エキサイトブログ 「金沢日和下駄〜ものぐさ〜」
           
http://hiyorigeta.exblog.jp/

 2011年08月01日
  京楽座公演「しのだづま考」を観る
 信太妻伝説は、歌舞伎など日本の伝統藝能に少しでも触れると大抵出会うことになる有名な話である。陰陽師安倍晴明は昔からスーパースター級で、十年ほど前、大ブームがあって映画も作られたし、近年のパワースポットブームで、晴明神社も大賑わいと聞く。つまり、彼は今の世においても知らぬ人なき霊能者で、その誕生譚として母は信太の森の狐という話も大抵ついてまわって語られていてる。
 ブームになるずっと昔、学生時代、勉強のつもりで時々通った国立劇場で観た『玉藻前曦袂(たまものまえあさひのたもと)』が古典藝能で陰陽師を観た最初であった(昭和五十五年十二月公演。玉藻の前ー中村歌衛門、戸部銀作補訂・演出で三段目以降の通し狂言)。そこに出てきた九尾の狐をやっつける格好いいヒーローこそ安倍晴明六代の孫、安倍泰成(松本幸四郎)。出番こそ少なかったが、魑魅魍魎跋扈するお話の世界で霊力を発揮して退治する正義の味方で、印象は強烈であった(あの時、歌舞伎の宙乗りをはじめて観たので尚更興奮)。
 今回、その大本となる晴明誕生の物語を、歌舞伎ではなく「しのだづま考」という新劇の一人舞台で観ることになった。
 この芝居、「考」とタイトルについているように、解説仕立てに上演することで、古典藝能に疎い現代の観客にも判りやすく提示してくれる。いわば、「入門講座」風に語るスタイル。途中、軽口などを入れて観客を沸かせながら、すっと登場人物に早変わりして進行する。説教節や歌舞伎をそのままやられても困る現代人にとってなかなか考えたやり方である。中西和久は二十役以上をこなすが、どれも違和感のない変身ぶりで、名人小沢昭一の一人舞台藝を彷彿とされた。
 もうひとつの特色は、講談、浄瑠璃、瞽女(ごぜ)唄とこの伝説を語る多くの藝能スタイルを、次から次と採用して、その語り口の雰囲気を我々に紹介するバラエティの趣向である。これも、中西はそつなくこなして藝達者ぶりを示した。悪役、悪右衞門は、如何にも歌舞伎の荒事然とした所作、狐の動きも『玉藻の前』で観たのと同じ歌舞伎の所作。肝心の竹田出雲『蘆屋道満大内鑑(あしやどうまんおおうちかがみ)』を観ていないので、はっきりしたことは言えないが、研究の上、かなりなぞっているのだろうと思われる。
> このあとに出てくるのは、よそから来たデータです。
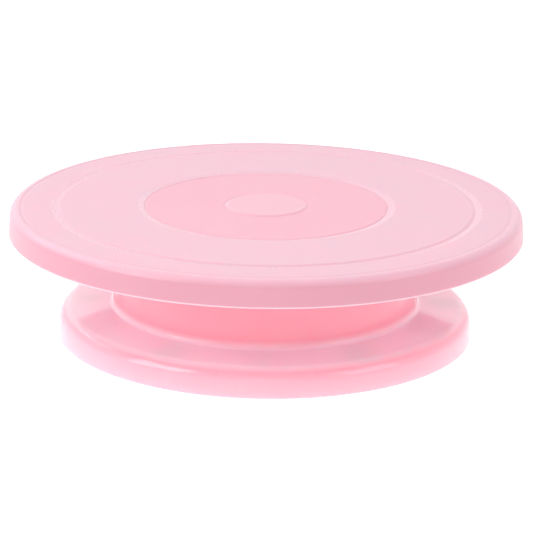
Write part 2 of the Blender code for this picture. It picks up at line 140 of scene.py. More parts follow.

それも、また趣向として楽しい。
(こんなに有名なものも観ていないなんて、まったくもって不勉強で情けないが、地方にほとんど来ないので生の歌舞伎はさっぱりご無沙汰。致し方ないと言い訳くらいはここでしておこう。)
 基になった資料によると、と引用される文章は文語そのままの語り。難しいところだけは、こういう意味だと訳がつく。特に疑問・反語の部分はややこしいのでつけていたようだ。また、晴明の幼少時、「常に似ぬ」みめかたちであるというところでは、普通と違うということは世にまたとない見目麗しい容貌という意味だといった説明がついた。それを聞くと、なるほど、普通と違うということは、現代では悪い場合に使うことも多いから説明が必要だったのだと、逆に古典の時代と言葉のニュアンスが違うことを実感したりした。
 昨秋の「エノケン」に続いての中西の一人舞台、前回はあまり評価が高くなかった模様だが、今回は、彼の多藝のよいところが出て、軽妙な中に落ち着いた芝居になっていたように思う。ためになるという側面も見逃せない。
 今、古典の文法を生徒に教えている真っ最中。「けむ」は「だっただろう。」と訳すといったレベルなら、雰囲気で判るが、ちょっと高度な、今の「は」は係助詞「は」ではなく接続助詞の「ば」。形容詞と形容動詞の未然形についた場合は清音化するので、仮定条件で訳させねばならぬといったあたりになると、ちょっと怪しいのではないかと思った。「〜たべ。」になるとほとんど全滅ではないかしらん。これは補助動詞「給ふ」の已然形。「たまふ」よりくだけた近世あたりの言い方。
 私は、ほら出た、ここにも文法ポイントと楽しく文語を聞いていたが、観客の理解度は人それぞれであろう。今の市民劇場の会員は老齢の方ばかりだから問題はないし、敷居も高くなかったろうが、若者ばかりだと難しい話と思うやもしれない。
 さて、最後に、台本ではなく、おそらく役者の言い間違いをひとつ指摘して終わりにしたい。まったくの揚げ足取り。
 彼は「〜にけり。」が多く出てきていた勢いで、「こそ〜にけり。」といってしまっていた。これは例の「係り結びの法則」。勿論、「けれ」が正解。このくらいはかなりの人が判っただだろうなあ。だって、高校一年四月に習うのだから。というより、私の立場として必ず判ってほしいものです。